**Exercise:** Return only the lines from the top of the material through the line marked by "colour = blend(tree, paleMask, colour, pale)", unaltered.

**Supplied data:**

::::::

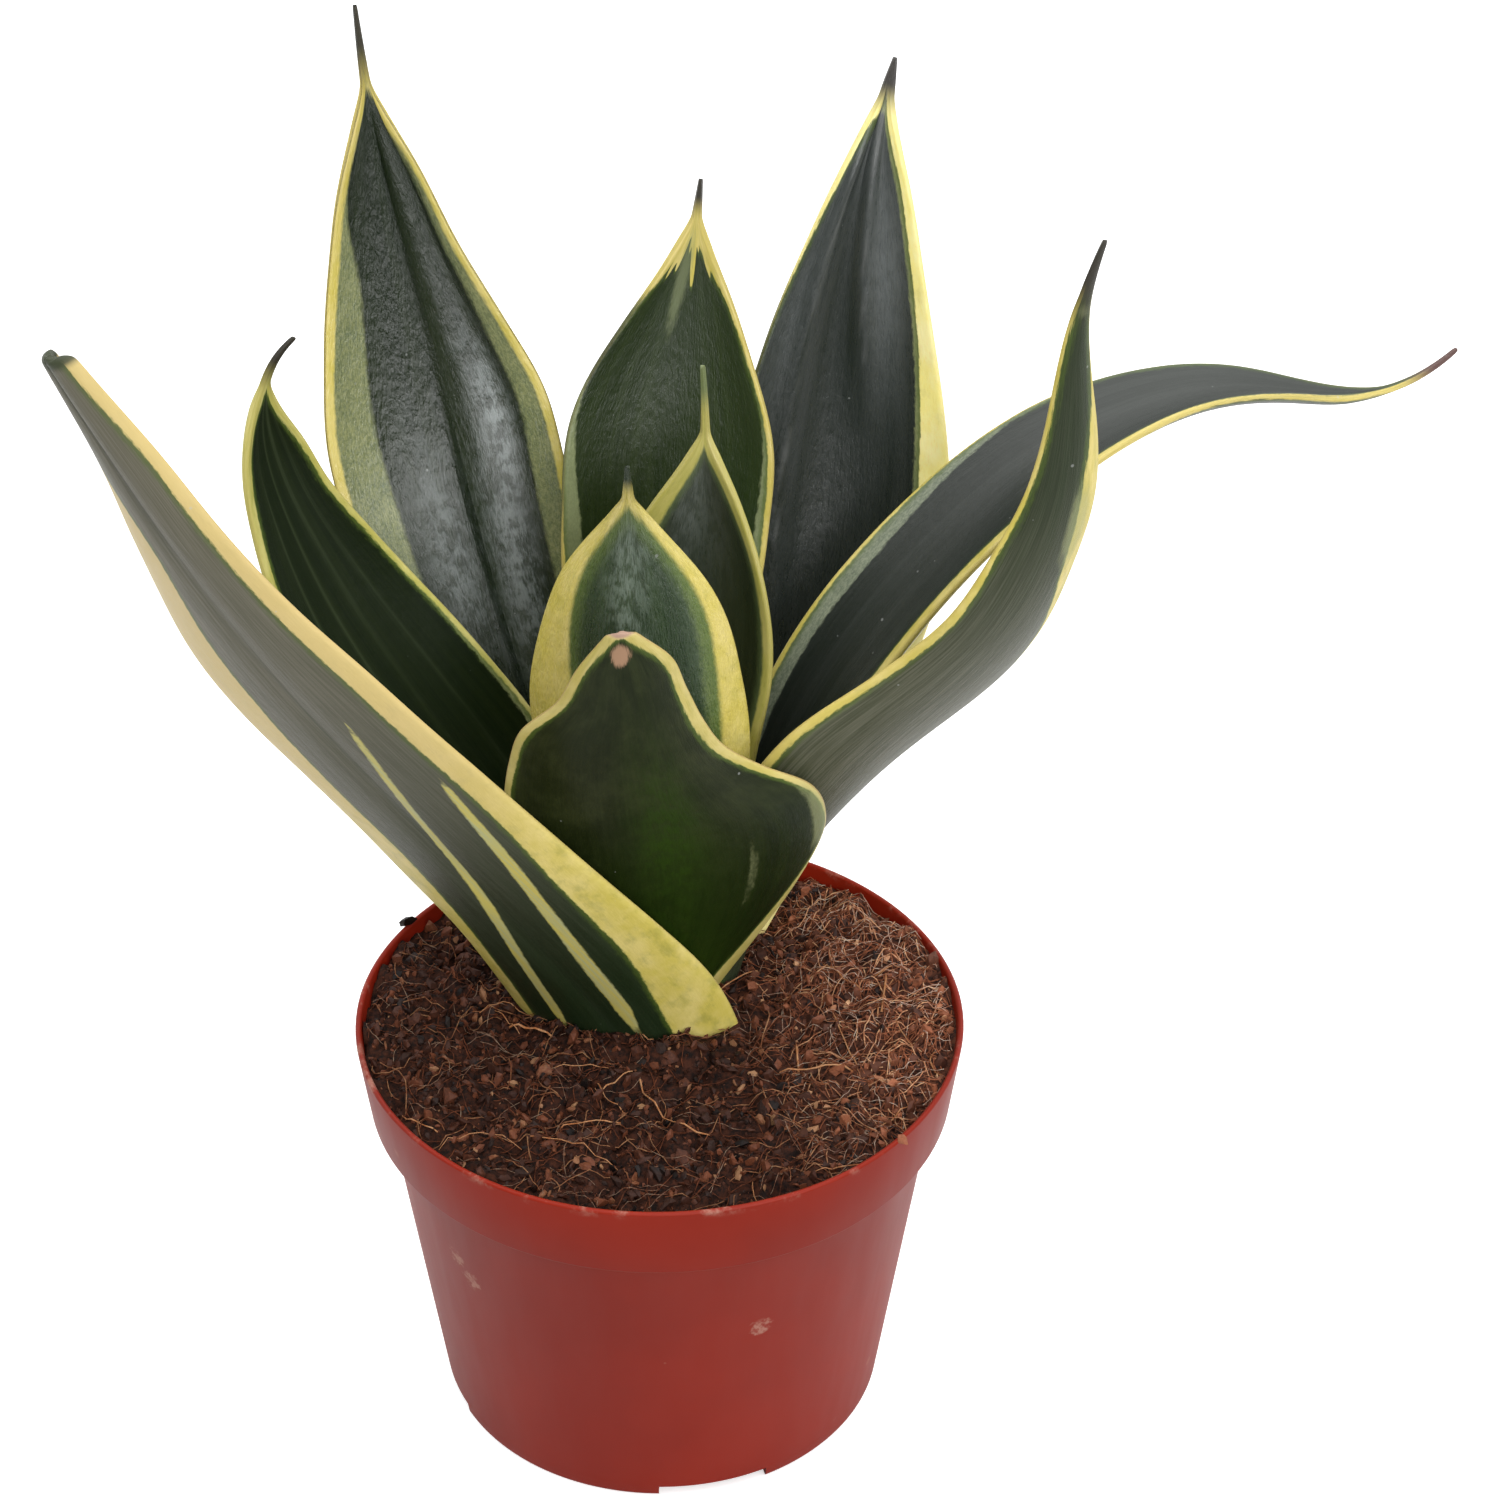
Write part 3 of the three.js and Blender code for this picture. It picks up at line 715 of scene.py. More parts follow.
def leafMaterial(name, look, effects, seed):
    material, tree, shader = newMaterial(name)
    skin = addNode(tree, "ShaderNodeUVMap", uv_map="skin").outputs[0]
    skin = stretch(tree, skin, (1, 1, 1), (0, 0, 7.3 * seed))  # no two leaves look the same
    fibres = place(tree, effects["fibres"], {"Skin": skin})

    def band(depth, wander, speckle, softness):
        return place(tree, effects["unevenEdge"], {
            "Depth": depth, "Skin": skin, "Wander": wander, "Speckle": speckle,
            "Softness": softness})["Mask"]

    fine = calc(tree, "MULTIPLY", between(tree, fibres["Fine"], 0.35, 0.7), look["streaks"])
    blotchy = calc(tree, "MULTIPLY", between(tree, fibres["Blotch"], 0.35, 0.68), 1 - look["streaks"])
    pattern = calc(tree, "ADD", fine, blotchy)
    lit = calc(tree, "MULTIPLY_ADD", pattern, 0.4, between(tree, fibres["Broad"], 0.35, 0.7, 0, 0.6))
    green = blend(tree, lit, look["green"], look["greenLight"])
    outer = blend(tree, pattern, look["outer"], look["outerLight"])
    # Waxy bloom, partly a painted sheen, mottled where the skin is hollow
    mottle = calc(tree, "MULTIPLY", attributeOf(tree, "waxAndSheen"),
                  between(tree, fibres["Height"], 0.42, 0.58, look["mottle"], 1))
    colour = blend(tree, attributeOf(tree, "outerFace"), green, outer)
    colour = blend(tree, mottle, colour, look["waxAndSheen"])
    # Hair-thin lines, and painted highlights along the creases
    line = calc(tree, "MULTIPLY", attributeOf(tree, "line"), between(tree, fibres["Broad"], 0.3, 0.6))
    colour = blend(tree, between(tree, line, 0, 1, 0, 0.4), colour, look["lineAndCreaseSheenColour"])

    grain = noiseOf(tree, stretch(tree, skin, (2.6, 1.5, 1)), 1.0, 5.0, 0.75)
    tone = between(tree, fibres["Blotch"], 0.3, 0.7, 0, 1 - look["grainShare"])
    tone = calc(tree, "ADD", tone, between(tree, grain, 0.4, 0.6, 0, look["grainShare"]))
    pale = blend(tree, tone, look["paleDark"], look["pale"])
    paleMask = band(attributeOf(tree, "pale"), look["wander"], 1.3, look["softness"] * 1.6)
    colour = blend(tree, paleMask, colour, pale)

    depth = attributeOf(tree, "yellow")
    nearYellow = calc(tree, "ADD", depth, look["edgeWidth"])
    edgeMask = band(nearYellow, look["wander"], 1.6, look["edgeWidth"] * 0.9)
    colour = blend(tree, calc(tree, "MULTIPLY", edgeMask, look["edgeShare"]), colour, look["edgeGreen"])
    yellow = blend(tree, between(tree, fibres["Blotch"], 0.35, 0.7), look["yellow"], look["cream"])
    stain = between(tree, noiseOf(tree, stretch(tree, skin, (0.3, 0.2, 1)), 1.0, 4.0, 0.6), 0.48, 0.72)
    yellow = blend(tree, calc(tree, "MULTIPLY", stain, look["stain"]), yellow, look["edgeGreen"])
    yellow = blend(tree, attributeOf(tree, "peach"), yellow, look["peach"])
    yellowMask = band(depth, look["wander"], 0.9, look["softness"])
    colour = blend(tree, yellowMask, colour, yellow)

    stripeMask = band(attributeOf(tree, "stripe"), 0.8, 0.6, 0.25)
    stripeColour = blend(tree, between(tree, fibres["Fine"], 0.3, 0.7), look["pale"], look["yellow"])
    colour = blend(tree, stripeMask, colour, stripeColour)
    marks = calc(tree, "MULTIPLY", band(attributeOf(tree, "marks"), 1.5, 1.5, 0.7), 0.5)
    colour = blend(tree, marks, colour, look["pale"])

    rim = between(tree, attributeOf(tree, "margin"), 0.5, 0.1, 0, look["rim"])
    colour = blend(tree, rim, colour, look["rimColour"])
    colour = blend(tree, band(attributeOf(tree, "scars"), 1.0, 1.5, 0.4), colour, look["scar"])
    tip = between(tree, attributeOf(tree, "toTip"), look["tipDark"], look["tipDark"] * 0.4)
    colour = blend(tree, tip, colour, look["tipColour"])
    specks = place(tree, effects["specks"], {
        "Place": objectPlace(tree), "Scale": leafSpecks["scale"], "Share": leafSpecks["share"]})["Mask"]
    specks = calc(tree, "MULTIPLY", specks, leafSpecks["strength"])
    colour = blend(tree, specks, colour, leafSpecks["colour"])

    feed(tree, shader.inputs["Base Color"], colour)
    # Painted glow: the yellow margins emit, standing in for light that comes through them
    paintedGlowShare = calc(tree, "MULTIPLY", yellowMask, calc(tree, "SUBTRACT", 1.0, tip))
    feed(tree, shader.inputs["Emission Color"], blend(tree, paintedGlowShare, (0, 0, 0, 1), yellow))
    shader.inputs["Emission Strength"].default_value = look["glow"]
    roughness = calc(tree, "MULTIPLY_ADD", fibres["Scratch"], 0.3, look["roughness"] - 0.15)
    feed(tree, shader.inputs["Roughness"], roughness)
    tilt = addNode(tree, "ShaderNodeBump", {
        "Height": attributeOf(tree, "tilt"), "Strength": 1.0, "Distance": mm})
    bump = addNode(tree, "ShaderNodeBump", {
        "Height": fibres["Height"], "Strength": look["relief"], "Distance": 0.5 * mm,
        "Normal": tilt.outputs[0]})
    feed(tree, shader.inputs["Normal"], bump.outputs[0])
    shader.inputs["Specular IOR Level"].default_value = look["specular"]
    return material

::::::

**Task output:**
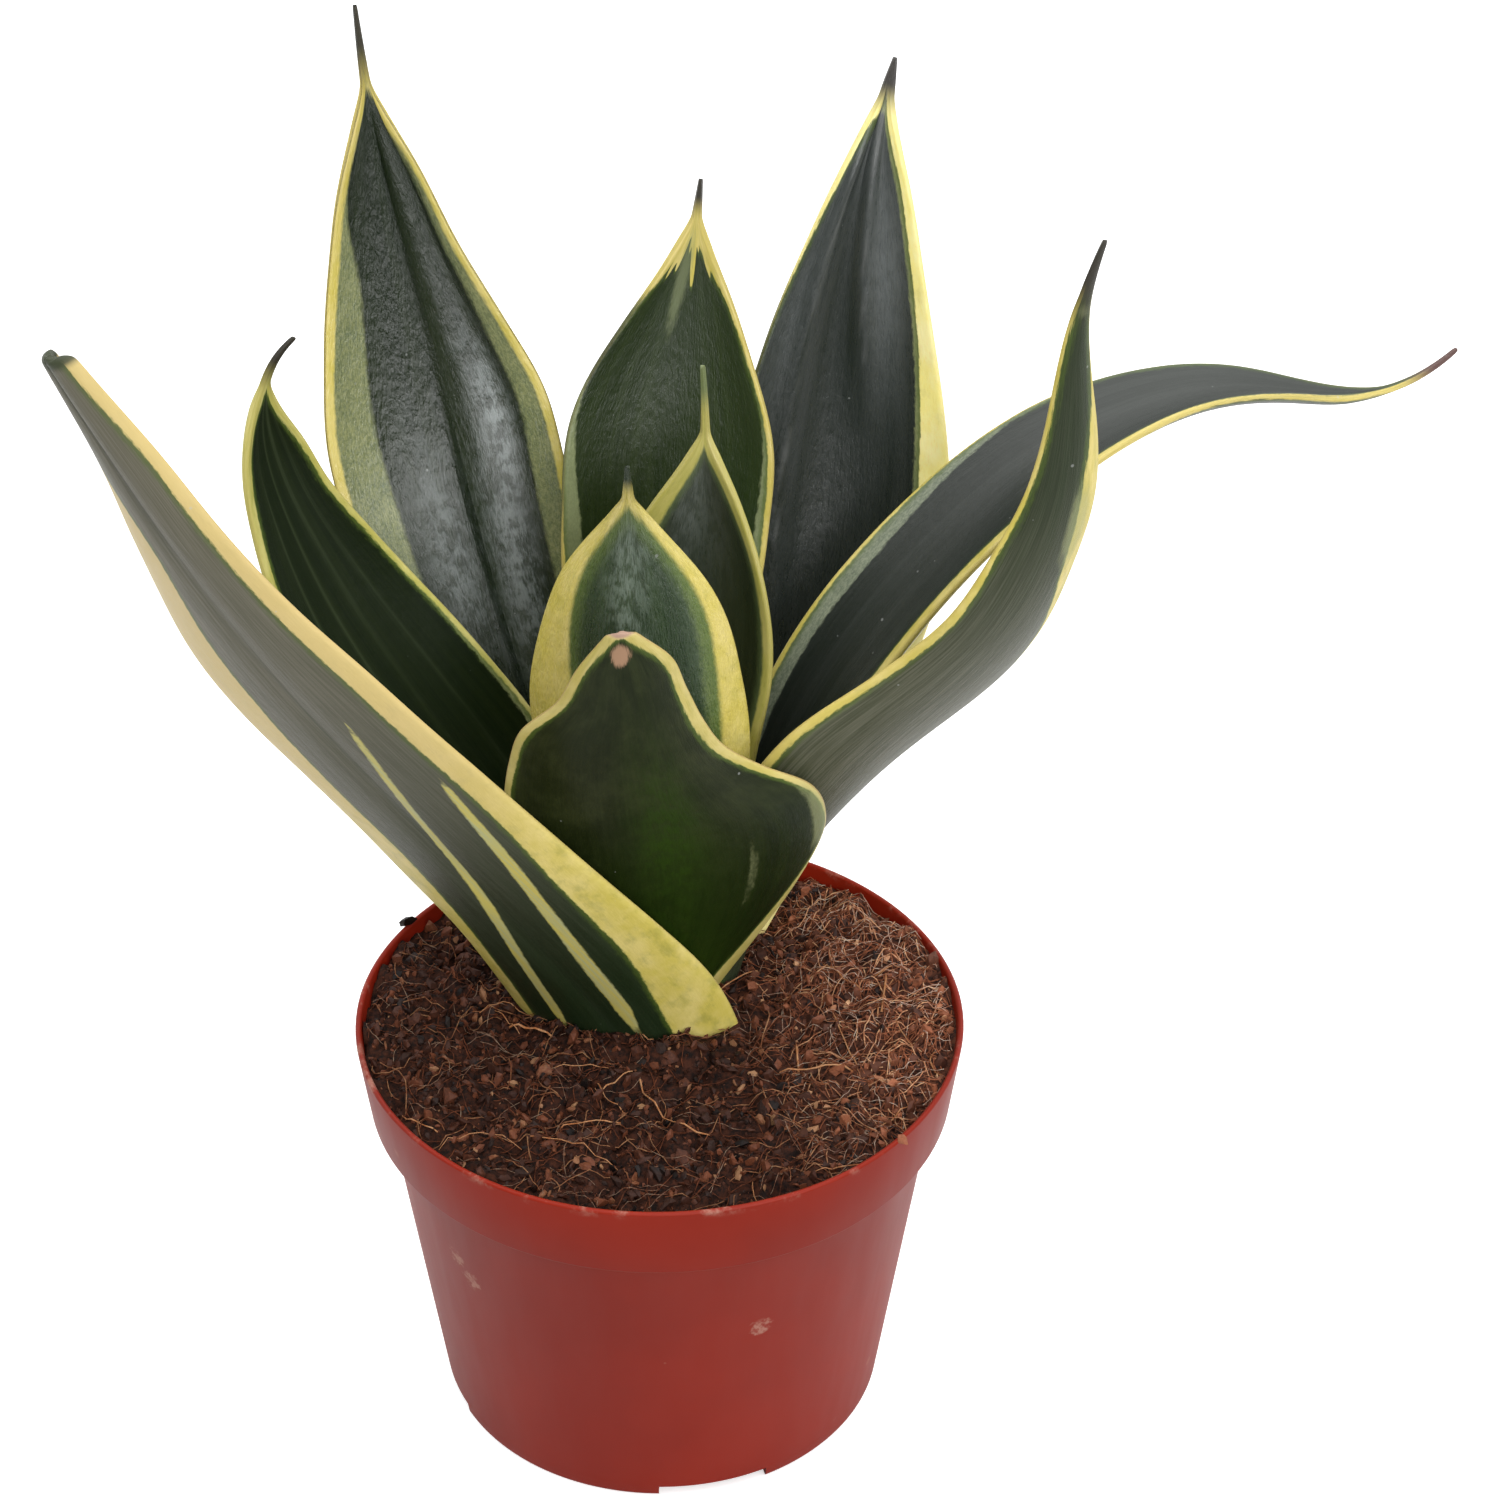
Write part 3 of the three.js and Blender code for this picture. It picks up at line 715 of scene.py. More parts follow.
def leafMaterial(name, look, effects, seed):
    material, tree, shader = newMaterial(name)
    skin = addNode(tree, "ShaderNodeUVMap", uv_map="skin").outputs[0]
    skin = stretch(tree, skin, (1, 1, 1), (0, 0, 7.3 * seed))  # no two leaves look the same
    fibres = place(tree, effects["fibres"], {"Skin": skin})

    def band(depth, wander, speckle, softness):
        return place(tree, effects["unevenEdge"], {
            "Depth": depth, "Skin": skin, "Wander": wander, "Speckle": speckle,
            "Softness": softness})["Mask"]

    fine = calc(tree, "MULTIPLY", between(tree, fibres["Fine"], 0.35, 0.7), look["streaks"])
    blotchy = calc(tree, "MULTIPLY", between(tree, fibres["Blotch"], 0.35, 0.68), 1 - look["streaks"])
    pattern = calc(tree, "ADD", fine, blotchy)
    lit = calc(tree, "MULTIPLY_ADD", pattern, 0.4, between(tree, fibres["Broad"], 0.35, 0.7, 0, 0.6))
    green = blend(tree, lit, look["green"], look["greenLight"])
    outer = blend(tree, pattern, look["outer"], look["outerLight"])
    # Waxy bloom, partly a painted sheen, mottled where the skin is hollow
    mottle = calc(tree, "MULTIPLY", attributeOf(tree, "waxAndSheen"),
                  between(tree, fibres["Height"], 0.42, 0.58, look["mottle"], 1))
    colour = blend(tree, attributeOf(tree, "outerFace"), green, outer)
    colour = blend(tree, mottle, colour, look["waxAndSheen"])
    # Hair-thin lines, and painted highlights along the creases
    line = calc(tree, "MULTIPLY", attributeOf(tree, "line"), between(tree, fibres["Broad"], 0.3, 0.6))
    colour = blend(tree, between(tree, line, 0, 1, 0, 0.4), colour, look["lineAndCreaseSheenColour"])

    grain = noiseOf(tree, stretch(tree, skin, (2.6, 1.5, 1)), 1.0, 5.0, 0.75)
    tone = between(tree, fibres["Blotch"], 0.3, 0.7, 0, 1 - look["grainShare"])
    tone = calc(tree, "ADD", tone, between(tree, grain, 0.4, 0.6, 0, look["grainShare"]))
    pale = blend(tree, tone, look["paleDark"], look["pale"])
    paleMask = band(attributeOf(tree, "pale"), look["wander"], 1.3, look["softness"] * 1.6)
    colour = blend(tree, paleMask, colour, pale)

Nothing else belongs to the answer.